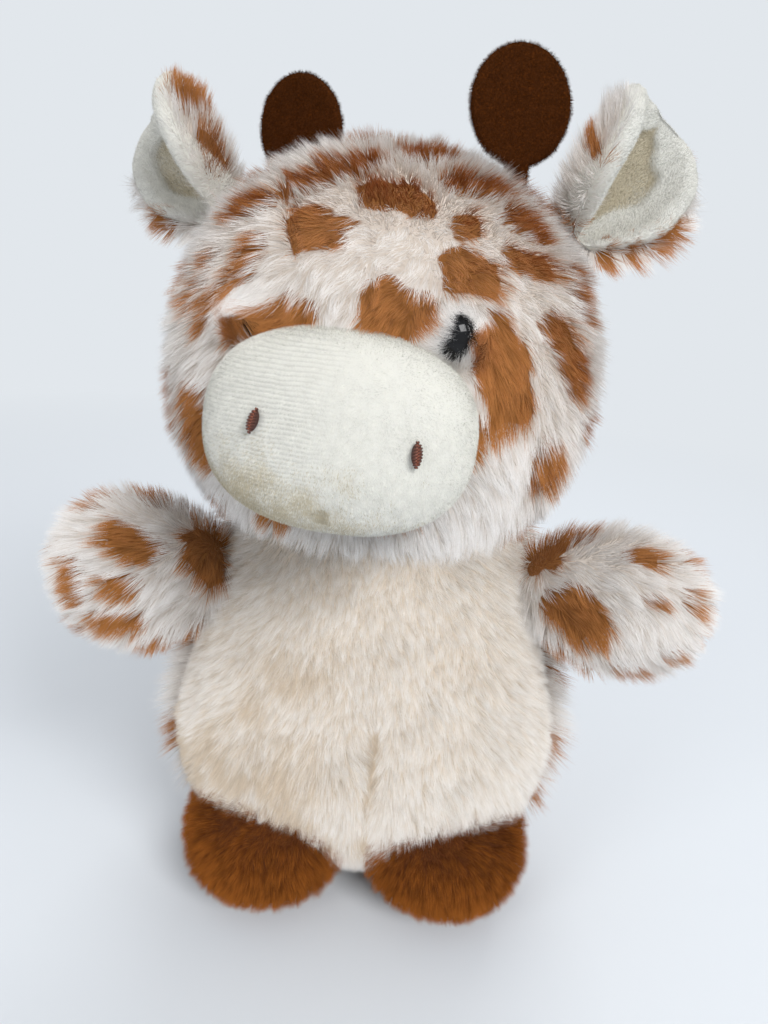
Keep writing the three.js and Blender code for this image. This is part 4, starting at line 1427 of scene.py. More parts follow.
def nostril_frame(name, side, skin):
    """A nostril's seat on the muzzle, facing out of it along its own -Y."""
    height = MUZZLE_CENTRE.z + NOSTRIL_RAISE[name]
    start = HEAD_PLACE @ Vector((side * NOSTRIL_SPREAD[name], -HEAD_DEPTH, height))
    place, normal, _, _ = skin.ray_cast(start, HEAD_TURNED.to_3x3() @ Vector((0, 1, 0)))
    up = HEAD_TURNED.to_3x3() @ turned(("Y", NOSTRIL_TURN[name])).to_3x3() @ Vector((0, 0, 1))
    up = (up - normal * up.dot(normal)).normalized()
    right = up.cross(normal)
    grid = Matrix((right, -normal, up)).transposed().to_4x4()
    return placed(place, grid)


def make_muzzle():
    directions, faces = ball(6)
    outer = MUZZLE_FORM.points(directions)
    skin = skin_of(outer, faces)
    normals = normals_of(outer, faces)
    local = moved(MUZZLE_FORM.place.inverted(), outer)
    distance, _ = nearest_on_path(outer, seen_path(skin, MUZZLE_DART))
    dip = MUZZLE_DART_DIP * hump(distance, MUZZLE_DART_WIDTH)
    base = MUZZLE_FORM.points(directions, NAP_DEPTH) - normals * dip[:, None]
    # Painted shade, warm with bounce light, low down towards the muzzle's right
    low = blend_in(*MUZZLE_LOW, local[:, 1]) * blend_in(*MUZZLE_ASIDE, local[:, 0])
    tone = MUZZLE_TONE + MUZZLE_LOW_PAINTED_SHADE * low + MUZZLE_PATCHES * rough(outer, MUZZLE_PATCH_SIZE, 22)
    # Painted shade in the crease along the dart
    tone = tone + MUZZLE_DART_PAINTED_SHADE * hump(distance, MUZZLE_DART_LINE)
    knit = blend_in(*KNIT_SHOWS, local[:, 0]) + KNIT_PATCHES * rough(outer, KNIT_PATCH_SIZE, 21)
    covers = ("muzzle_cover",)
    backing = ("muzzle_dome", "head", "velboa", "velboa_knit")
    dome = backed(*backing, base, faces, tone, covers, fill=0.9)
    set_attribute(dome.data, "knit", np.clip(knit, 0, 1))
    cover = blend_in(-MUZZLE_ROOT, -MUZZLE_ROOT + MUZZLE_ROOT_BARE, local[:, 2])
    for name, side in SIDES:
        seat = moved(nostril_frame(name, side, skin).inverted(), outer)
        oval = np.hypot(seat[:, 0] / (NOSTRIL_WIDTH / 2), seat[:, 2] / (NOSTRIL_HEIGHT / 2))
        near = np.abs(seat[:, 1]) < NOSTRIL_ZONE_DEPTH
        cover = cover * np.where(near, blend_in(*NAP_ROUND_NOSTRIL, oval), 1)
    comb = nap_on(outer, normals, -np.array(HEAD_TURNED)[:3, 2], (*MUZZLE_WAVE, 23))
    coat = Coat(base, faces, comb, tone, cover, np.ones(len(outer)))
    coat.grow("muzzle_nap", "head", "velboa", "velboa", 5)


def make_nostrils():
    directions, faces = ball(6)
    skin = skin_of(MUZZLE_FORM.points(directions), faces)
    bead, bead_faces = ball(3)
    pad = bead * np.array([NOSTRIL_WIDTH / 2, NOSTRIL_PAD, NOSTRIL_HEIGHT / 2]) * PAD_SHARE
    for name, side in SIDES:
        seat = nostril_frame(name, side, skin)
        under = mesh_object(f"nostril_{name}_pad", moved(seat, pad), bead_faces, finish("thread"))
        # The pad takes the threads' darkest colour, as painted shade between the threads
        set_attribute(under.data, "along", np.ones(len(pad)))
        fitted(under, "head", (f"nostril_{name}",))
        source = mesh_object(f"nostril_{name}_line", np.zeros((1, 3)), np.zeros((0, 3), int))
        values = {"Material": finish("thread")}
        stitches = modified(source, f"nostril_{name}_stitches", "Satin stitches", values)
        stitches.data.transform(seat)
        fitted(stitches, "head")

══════

• Given request:
Starting with the first line of the data above, copy each line exactly until you reach the line with "return placed(place, grid)"; include that line as well.

• Expected output:
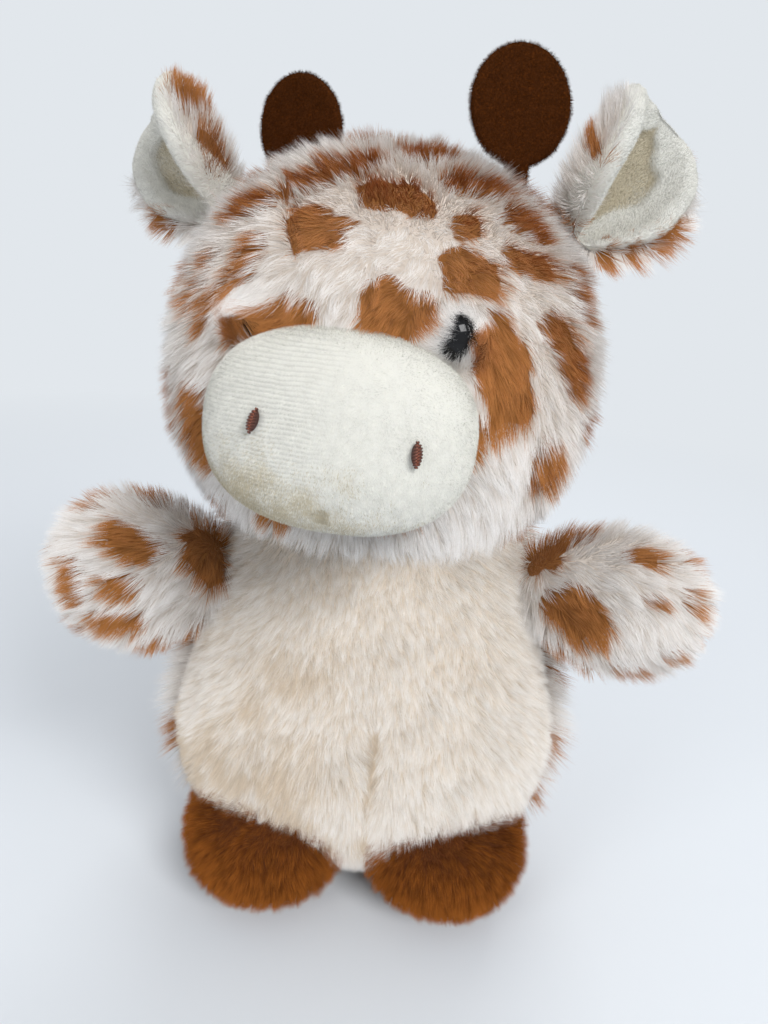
Keep writing the three.js and Blender code for this image. This is part 4, starting at line 1427 of scene.py. More parts follow.
def nostril_frame(name, side, skin):
    """A nostril's seat on the muzzle, facing out of it along its own -Y."""
    height = MUZZLE_CENTRE.z + NOSTRIL_RAISE[name]
    start = HEAD_PLACE @ Vector((side * NOSTRIL_SPREAD[name], -HEAD_DEPTH, height))
    place, normal, _, _ = skin.ray_cast(start, HEAD_TURNED.to_3x3() @ Vector((0, 1, 0)))
    up = HEAD_TURNED.to_3x3() @ turned(("Y", NOSTRIL_TURN[name])).to_3x3() @ Vector((0, 0, 1))
    up = (up - normal * up.dot(normal)).normalized()
    right = up.cross(normal)
    grid = Matrix((right, -normal, up)).transposed().to_4x4()
    return placed(place, grid)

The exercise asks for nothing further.